Controversy surrounds the reliance on core in economies where food constitutes a large share of household expenditure. Critics, including former RBI governor Raghuram Rajan, argued that excluding food in India—where it dominates the basket and where food-price expectations feed wage demands—risks understating the inflation that matters to the public. Repeated supply shocks can also pass through from food and fuel into core via second-round effects, blurring the analytical separation. Conversely, defenders note that monetary policy operates with a lag and cannot influence monsoon-driven vegetable prices, making core the more actionable target for interest-rate decisions. The debate intensified during the 2023 tomato and cereal price spikes.
For the working practitioner—a desk officer, central-bank economist, or policy researcher—the headline-core distinction is the analytical fulcrum of inflation assessment. Headline tells you what the electorate feels and what the statutory mandate measures; core tells you whether the central bank should move rates. A UPSC General Studies Paper III answer, a Monetary Policy Committee minute, or an IMF Article IV consultation each demands fluency in reading the divergence between the two: a falling headline with rising core signals entrenched demand pressure requiring tightening, whereas a spiking headline with stable core signals a transitory supply shock that may warrant patience.
Example
In April 2022, India's headline CPI inflation hit 7.79 percent—breaching the RBI's 6 percent upper tolerance band—largely due to food and fuel prices, prompting the Monetary Policy Committee to begin raising the repo rate from 4 percent.

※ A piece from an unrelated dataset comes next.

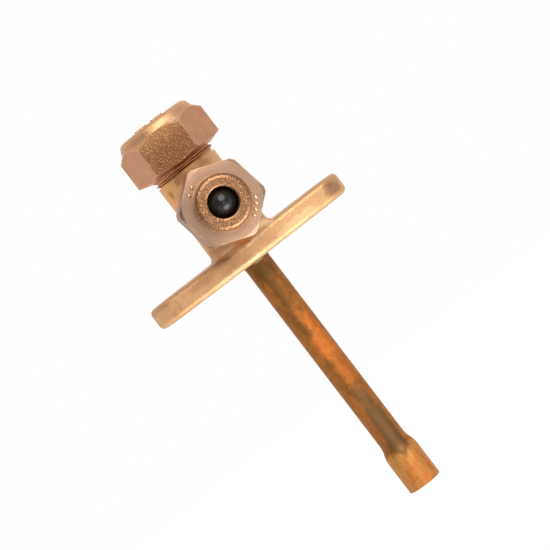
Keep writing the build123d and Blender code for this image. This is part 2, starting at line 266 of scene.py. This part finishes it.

Frequently asked questions
The Monetary Policy Framework Agreement of 2015 and the amended RBI Act mandate a headline CPI target of 4 percent (plus or minus 2 percent) because households experience and form expectations around headline prices, including food and fuel. The RBI nonetheless monitors core as the more actionable signal for interest-rate decisions, since monetary policy cannot directly affect supply-driven food and fuel shocks.